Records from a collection
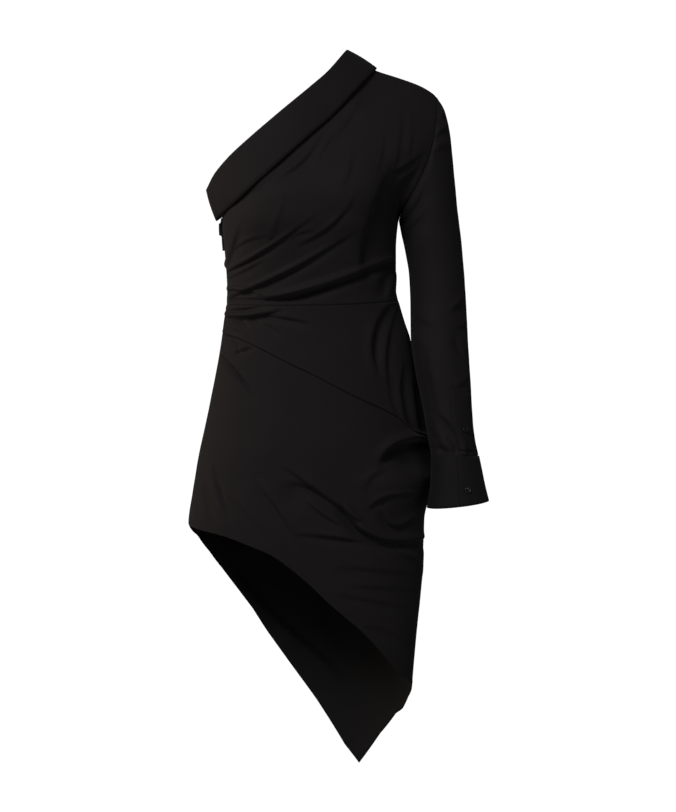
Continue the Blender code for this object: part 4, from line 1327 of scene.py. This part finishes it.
class DRESS_OT_cuff(bpy.types.Operator):
    """Builds the lapped cuff and the strip over the sleeve's slit with their stitches"""

    bl_idname = "dress.cuff"
    bl_label = "Cuff and placket"

    def execute(self, context):
        points = cuff_points()
        # The cuff's and the strip's colours are darkened as painted shade
        cuff = cloth_piece("cuff_cloth", points, ["cuff"], cloth("cuff", doubled=True, shade=CUFF_PAINTED_SHADE),
                           wall=CUFF_WALL, turned=True)
        outer = raised(points, BACK, CUFF_WALL / 2 + STITCH_LIFT - WALL / 2)
        inset = CUFF_STITCH_INSET
        rows = stitches("cuff_stitches", [inset_line(outer, inset), inset_line(outer[::-1], inset)])
        strip_points = placket_points()
        strip = cloth_piece("placket_cloth", strip_points, ["sleeve_placket"],
                            cloth("placket", doubled=True, shade=PLACKET_PAINTED_SHADE), turned=True)
        top = raised(strip_points, BACK, STITCH_LIFT)
        sides = [inset_line(np.swapaxes(turned, 0, 1), PLACKET_STITCH_INSET)
                 for turned in (top, top[:, ::-1])]
        strip_rows = stitches("placket_stitches", sides)
        return {"FINISHED"}


class DRESS_OT_closure(bpy.types.Operator):
    """Builds the stepped end of the closing tape under the collar"""

    bl_idname = "dress.closure"
    bl_label = "Side closure"

    def execute(self, context):
        drop = np.linspace(TAPE_STEPS[0].drop, TAPE_STEPS[-1].drop, TAPE_GRID.down)
        outer = np.interp(drop, [s.drop for s in TAPE_STEPS], [s.x for s in TAPE_STEPS])
        middle, half = middle_and_half(drop)
        inner = middle - half + TAPE_TUCK
        lines = [np.stack([outer + (inner - outer) * share, 0 * drop, -drop], axis=-1)
                 for share in np.linspace(0, 1, TAPE_GRID.across)]
        tape = cloth_piece("side_closure_tape", np.stack(lines, axis=1), ["side_closure"],
                           cloth("tape", doubled=True), wall=TAPE_WALL)
        return {"FINISHED"}


class DRESS_OT_buttons(bpy.types.Operator):
    """Gives the two buttons their resin and sews them on"""

    bl_idname = "dress.buttons"
    bl_label = "Buttons"

    def execute(self, context):
        resin = button_material()
        twine = bpy.data.materials["dress_thread"]
        places = {
            "placket_button": tube_place(placket_cloth, PLACKET_BUTTON_ALONG, PLACKET_BUTTON_DEGREES, WALL / 2),
            "cuff_button": tube_place(cuff_cloth, CUFF_BUTTON_ALONG, CUFF_BUTTON_DEGREES, CUFF_WALL / 2),
        }
        for node, place in places.items():
            button = add_piece(node + "_resin", button_mesh(node + "_resin"), resin, [node])
            thread = add_piece(node + "_thread", button_thread(node + "_thread"), twine)
            button.matrix_world = place
            thread.matrix_world = place
        return {"FINISHED"}


class DRESS_OT_stage(bpy.types.Operator):
    """Sets up the backdrop, the light and the camera"""

    bl_idname = "dress.stage"
    bl_label = "Stage"

    def execute(self, context):
        light = context.scene.dress_light
        backdrop = sweep_mesh("backdrop")
        paper = bpy.data.objects.new("backdrop", backdrop)
        context.scene.collection.objects.link(paper)
        backdrop.materials.append(paper_material())
        key, fill, rim, low = [area_light(lamp, getattr(light, lamp.name + "_power")) for lamp in LAMPS]
        world = bpy.data.worlds.new("studio_room")
        world.use_nodes = True
        tree = world.node_tree
        room = tree.nodes["Background"]
        room.inputs["Color"].default_value = (1, 1, 1, 1)
        path = tree.nodes.new("ShaderNodeLightPath")
        seen = maths(tree, "MULTIPLY", path.outputs["Is Camera Ray"], light.paper_glow - light.sky)
        tree.links.new(maths(tree, "ADD", seen, light.sky), room.inputs["Strength"])
        context.scene.world = world
        context.scene.view_settings.view_transform = "Standard"
        lens = bpy.data.cameras.new("camera")
        lens.sensor_fit = "VERTICAL"
        lens.sensor_height = SENSOR_HEIGHT
        lens.lens = SENSOR_HEIGHT * CAMERA_AWAY / PICTURE_HEIGHT
        lens.clip_end = 50
        camera = bpy.data.objects.new("camera", lens)
        context.scene.collection.objects.link(camera)
        camera.location = (CAMERA_X, -CAMERA_AWAY, CAMERA_Z)
        camera.rotation_euler = (math.pi / 2, 0, 0)
        context.scene.camera = camera
        return {"FINISHED"}


def sweep_mesh(name):
    """Floor and wall in one curved sheet of paper."""
    profile = [(FLOOR_START_Y, FLOOR_Z)]
    for turn in np.linspace(0, math.pi / 2, SWEEP_STEPS):
        profile.append((WALL_Y - SWEEP_RADIUS * (1 - math.sin(turn)),
                        FLOOR_Z + SWEEP_RADIUS * (1 - math.cos(turn))))
    profile.append((WALL_Y, FLOOR_Z + WALL_HEIGHT))
    vertices = [(x, y, z) for y, z in profile for x in (-PAPER_HALF_WIDTH, PAPER_HALF_WIDTH)]
    faces = [(2 * i, 2 * i + 1, 2 * i + 3, 2 * i + 2) for i in range(len(profile) - 1)]
    mesh = bpy.data.meshes.new(name)
    mesh.from_pydata(vertices, [], faces)
    mesh.polygons.foreach_set("use_smooth", np.ones(len(mesh.polygons), bool))
    return mesh


def area_light(lamp, power):
    """A square soft light turned to the middle of the dress."""
    made = bpy.data.lights.new(lamp.name + "_light", "AREA")
    made.shape = "SQUARE"
    made.size = lamp.size
    made.energy = power
    made.color = lamp.colour
    item = bpy.data.objects.new(lamp.name + "_light", made)
    bpy.context.scene.collection.objects.link(item)
    item.location = lamp.place
    way = Vector((CAMERA_X, 0, CAMERA_Z)) - Vector(lamp.place)
    item.rotation_euler = way.to_track_quat("-Z", "Y").to_euler()
    return item


class DRESS_PT_panel(bpy.types.Panel):
    """Lists the pieces of the dress and its settings"""

    bl_idname = "DRESS_PT_panel"
    bl_label = "One-shoulder dress"
    bl_space_type = "VIEW_3D"
    bl_region_type = "UI"
    bl_category = "Dress"

    def draw(self, context):
        for settings in (context.scene.dress_cloth, context.scene.dress_light):
            box = self.layout.box()
            for name in type(settings).__annotations__:
                box.prop(settings, name)
        for step in STEPS:
            self.layout.operator(step.bl_idname)


STEPS = [
    DRESS_OT_finishes,
    DRESS_OT_bodice,
    DRESS_OT_wrap,
    DRESS_OT_skirt,
    DRESS_OT_collar,
    DRESS_OT_sleeve,
    DRESS_OT_cuff,
    DRESS_OT_closure,
    DRESS_OT_buttons,
    DRESS_OT_stage,
]
CLASSES = [DressClothSettings, DressLightSettings, *STEPS, DRESS_PT_panel]


def register():
    """Registers the add-on's classes and settings."""
    for item in CLASSES:
        bpy.utils.register_class(item)
    bpy.types.Scene.dress_cloth = bpy.props.PointerProperty(type=DressClothSettings)
    bpy.types.Scene.dress_light = bpy.props.PointerProperty(type=DressLightSettings)


def unregister():
    """Removes the add-on's classes and settings."""
    del bpy.types.Scene.dress_light
    del bpy.types.Scene.dress_cloth
    for item in reversed(CLASSES):
        bpy.utils.unregister_class(item)


def main():
    """Builds the pieces in order."""
    register()
    for step in STEPS:
        getattr(bpy.ops.dress, step.bl_idname.split(".")[1])()


if __name__ == "__main__":
    main()
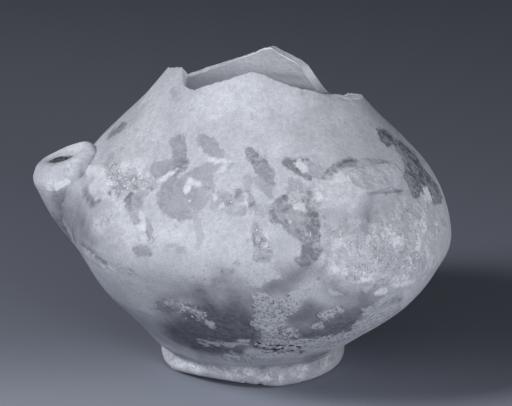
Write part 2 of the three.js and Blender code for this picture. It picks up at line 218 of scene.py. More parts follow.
# how far a point is outside the pot's wall, measured level
def outsideWall(points):
    angle = np.arctan2(points[..., 1], points[..., 0])
    return np.hypot(points[..., 0], points[..., 1]) - wallRadius(angle, points[..., 2])


# how far to go from each start to stand at a depth in the wall
def reachWall(start, direction, far, depth=0.0, halvings=24):
    near, beyond = np.zeros(len(start)), np.full(len(start), float(far))
    for _ in range(halvings):
        middle = (near + beyond) / 2
        out = outsideWall(start + direction * middle[:, None]) > -depth
        near, beyond = np.where(out, middle, near), np.where(out, beyond, middle)
    return near


def setInWall(points, depth):
    angle = np.arctan2(points[..., 1], points[..., 0])
    return polar(wallRadius(angle, points[..., 2]) - depth, angle, points[..., 2])


def evenLevels(low, high, count):
    mean = (outline[:, 1] + outline[:, 2]) / 2
    along = np.concatenate([[0], np.cumsum(np.hypot(np.diff(mean), np.diff(outline[:, 0])))])
    ends = np.interp([low, high], outline[:, 0], along)
    return np.interp(np.linspace(*ends, count), along, outline[:, 0])


# marks on the surface, read off the photograph: x, y and half width in pixels

# how dark the paint is, and its strokes
paintMarks = [
    (0.52, [(178, 142, 7.5), (180.5, 155, 7.5), (181, 163, 7.5)]),
    (0.48, [(180, 166, 8), (168, 169, 9), (158, 170, 8.5)]),
    (0.44, [(203, 140, 6.5), (211, 146, 8), (217, 153, 7), (221, 162, 4)]),
    (0.40, [(214, 166, 6), (204, 172, 7), (193, 180, 10), (184, 189, 12)]),
    (0.42, [(205, 179, 9), (190, 190, 14), (176, 197, 18), (169, 202, 11)]),
    (0.40, [(166, 198, 9), (172, 207, 11), (182, 212, 9), (187, 215, 6)]),
    (0.34, [(209, 188, 6), (206, 195, 6), (197, 204, 8)]),
    (0.48, [(250, 153, 6), (256.5, 161, 7.5), (263, 169, 8), (268, 177, 6.5), (273, 184, 3)]),
    (0.34, [(260, 182, 5), (266, 190, 5), (270, 196, 3)]),
    (0.28, [(249, 180, 5), (247, 187, 4)]),
    (0.60, [(286, 161.5, 2.8), (298, 161, 2.4), (308, 160, 1.6)]),
    (0.62, [(286, 163, 3.4), (292, 168, 4), (300, 174, 3.2), (309, 178, 2)]),
    (0.44, [(221, 198, 6), (232, 202, 8.5), (240, 205, 6)]),
    (0.50, [(238, 196, 6), (246, 198, 7.5), (250, 203, 5)]),
    (0.42, [(228, 208, 6), (240, 211, 6)]),
    (0.24, [(217, 196, 6), (214, 206, 5)]),
    (0.50, [(284, 199, 4), (280, 207, 8), (275, 216, 7)]),
    (0.56, [(285, 214, 10), (296, 222, 12), (306, 232, 12)]),
    (0.56, [(307, 194, 5), (307, 206, 6), (309, 216, 9), (309, 227, 11), (311, 240, 9), (311, 250, 10)]),
    (0.56, [(313, 252, 9), (307, 260, 7.5), (298, 261, 4.5)]),
    (0.42, [(139, 190, 6), (135, 199, 9), (135, 209, 8.5), (139, 219, 6.5)]),
    (0.44, [(147, 219, 2.4), (150, 230, 4), (151, 243, 3.8)]),
    (0.50, [(139, 250.5, 6), (146, 251, 6)]),
    (0.30, [(118, 176, 6), (130, 184, 9), (142, 189, 8)]),
    (0.24, [(169, 245, 2), (176, 247, 2.6)]),
    (0.40, [(179, 249.5, 4), (185, 251.5, 3.4)]),
    (0.24, [(196, 216, 3), (200, 230, 4), (200, 240, 3.5), (198, 249, 2.5)]),
    (0.46, [(254.5, 226, 3.5), (257, 236, 5), (262, 246, 7), (267, 252, 6.5)]),
    (0.50, [(258, 257, 6), (266, 259, 5)]),
    (0.50, [(323, 176.5, 2.6), (331, 171, 3.2), (340, 166, 4), (349, 162.5, 4.4), (355, 162, 3)]),
    (0.80, [(381.5, 132, 4.5), (386, 137, 6), (390, 141, 5)]),
    (0.80, [(394, 142, 3.4), (402, 150, 5), (410, 160, 6.5), (412, 172, 8), (414, 183, 7), (417, 194, 4.5)]),
    (0.80, [(400, 146, 4), (408, 154, 5.5), (414, 166, 7.5), (419, 177, 9), (428, 187, 9), (436, 198, 7)]),
    (0.60, [(124, 124, 3), (116, 131, 3.4), (108, 139, 2.4)]),
]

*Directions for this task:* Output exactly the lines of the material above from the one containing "Write part 2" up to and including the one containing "# marks on the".

*Full response:*
Write part 2 of the three.js and Blender code for this picture. It picks up at line 218 of scene.py. More parts follow.
# how far a point is outside the pot's wall, measured level
def outsideWall(points):
    angle = np.arctan2(points[..., 1], points[..., 0])
    return np.hypot(points[..., 0], points[..., 1]) - wallRadius(angle, points[..., 2])


# how far to go from each start to stand at a depth in the wall
def reachWall(start, direction, far, depth=0.0, halvings=24):
    near, beyond = np.zeros(len(start)), np.full(len(start), float(far))
    for _ in range(halvings):
        middle = (near + beyond) / 2
        out = outsideWall(start + direction * middle[:, None]) > -depth
        near, beyond = np.where(out, middle, near), np.where(out, beyond, middle)
    return near


def setInWall(points, depth):
    angle = np.arctan2(points[..., 1], points[..., 0])
    return polar(wallRadius(angle, points[..., 2]) - depth, angle, points[..., 2])


def evenLevels(low, high, count):
    mean = (outline[:, 1] + outline[:, 2]) / 2
    along = np.concatenate([[0], np.cumsum(np.hypot(np.diff(mean), np.diff(outline[:, 0])))])
    ends = np.interp([low, high], outline[:, 0], along)
    return np.interp(np.linspace(*ends, count), along, outline[:, 0])


# marks on the surface, read off the photograph: x, y and half width in pixels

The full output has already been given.